◆ Information shown

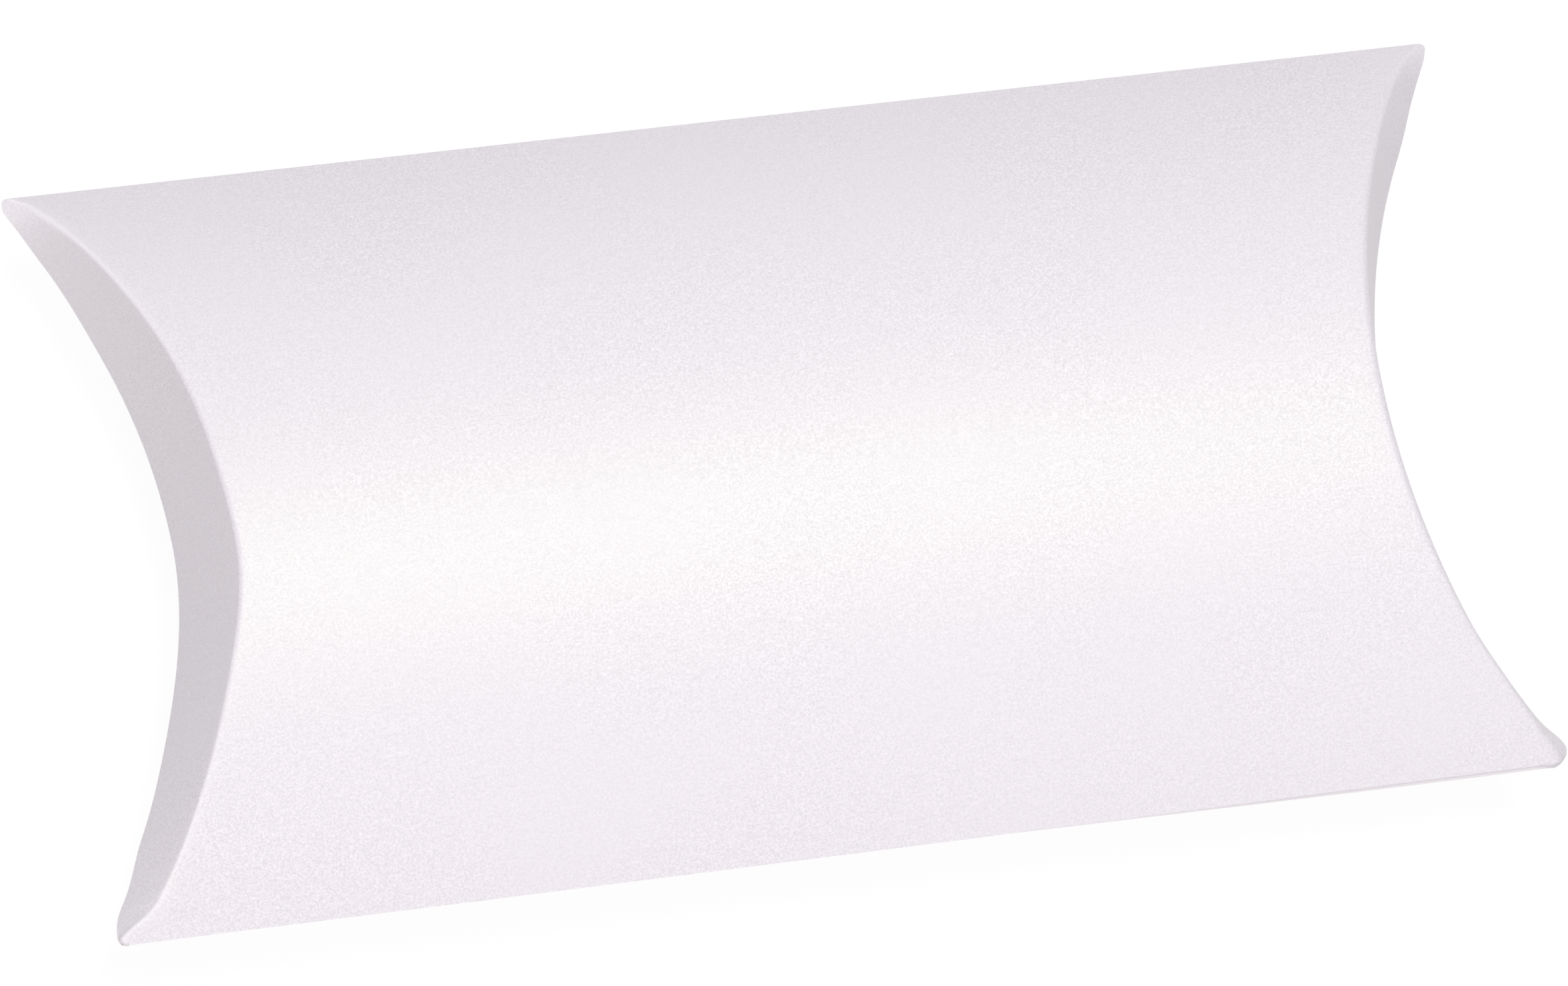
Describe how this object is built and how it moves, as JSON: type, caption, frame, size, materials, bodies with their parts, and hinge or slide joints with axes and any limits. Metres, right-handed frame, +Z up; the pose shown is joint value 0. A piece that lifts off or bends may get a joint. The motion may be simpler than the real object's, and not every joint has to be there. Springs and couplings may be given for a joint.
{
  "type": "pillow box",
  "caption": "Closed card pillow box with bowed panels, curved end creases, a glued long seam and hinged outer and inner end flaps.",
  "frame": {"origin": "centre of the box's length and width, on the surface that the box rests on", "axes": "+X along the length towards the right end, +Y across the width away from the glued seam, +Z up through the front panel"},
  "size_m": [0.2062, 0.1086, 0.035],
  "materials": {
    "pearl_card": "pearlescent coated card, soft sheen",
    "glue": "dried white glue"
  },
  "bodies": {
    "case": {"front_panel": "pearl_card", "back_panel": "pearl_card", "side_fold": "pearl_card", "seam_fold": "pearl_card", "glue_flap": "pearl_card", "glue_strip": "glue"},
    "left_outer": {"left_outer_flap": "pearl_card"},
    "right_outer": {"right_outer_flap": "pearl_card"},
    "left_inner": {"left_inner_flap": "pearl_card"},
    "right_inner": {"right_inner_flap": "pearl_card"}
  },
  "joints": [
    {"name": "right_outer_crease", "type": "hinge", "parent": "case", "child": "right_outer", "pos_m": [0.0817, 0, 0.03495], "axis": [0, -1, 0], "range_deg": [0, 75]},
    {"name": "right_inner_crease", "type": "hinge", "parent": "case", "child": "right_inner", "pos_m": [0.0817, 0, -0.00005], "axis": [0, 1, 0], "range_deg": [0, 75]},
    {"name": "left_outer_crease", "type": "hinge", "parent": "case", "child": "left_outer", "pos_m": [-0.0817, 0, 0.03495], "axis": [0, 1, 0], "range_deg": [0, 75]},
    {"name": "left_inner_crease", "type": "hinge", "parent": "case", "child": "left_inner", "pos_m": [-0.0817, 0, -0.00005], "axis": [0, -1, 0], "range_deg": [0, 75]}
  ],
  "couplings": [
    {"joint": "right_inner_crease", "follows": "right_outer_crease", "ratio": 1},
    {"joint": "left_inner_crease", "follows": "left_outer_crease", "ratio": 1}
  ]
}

◆ What you are asked to do
Return each line of the listing that holds the string "frame".

◆ Solution
Describe how this object is built and how it moves, as JSON: type, caption, frame, size, materials, bodies with their parts, and hinge or slide joints with axes and any limits. Metres, right-handed frame, +Z up; the pose shown is joint value 0. A piece that lifts off or bends may get a joint. The motion may be simpler than the real object's, and not every joint has to be there. Springs and couplings may be given for a joint.
  "frame": {"origin": "centre of the box's length and width, on the surface that the box rests on", "axes": "+X along the length towards the right end, +Y across the width away from the glued seam, +Z up through the front panel"},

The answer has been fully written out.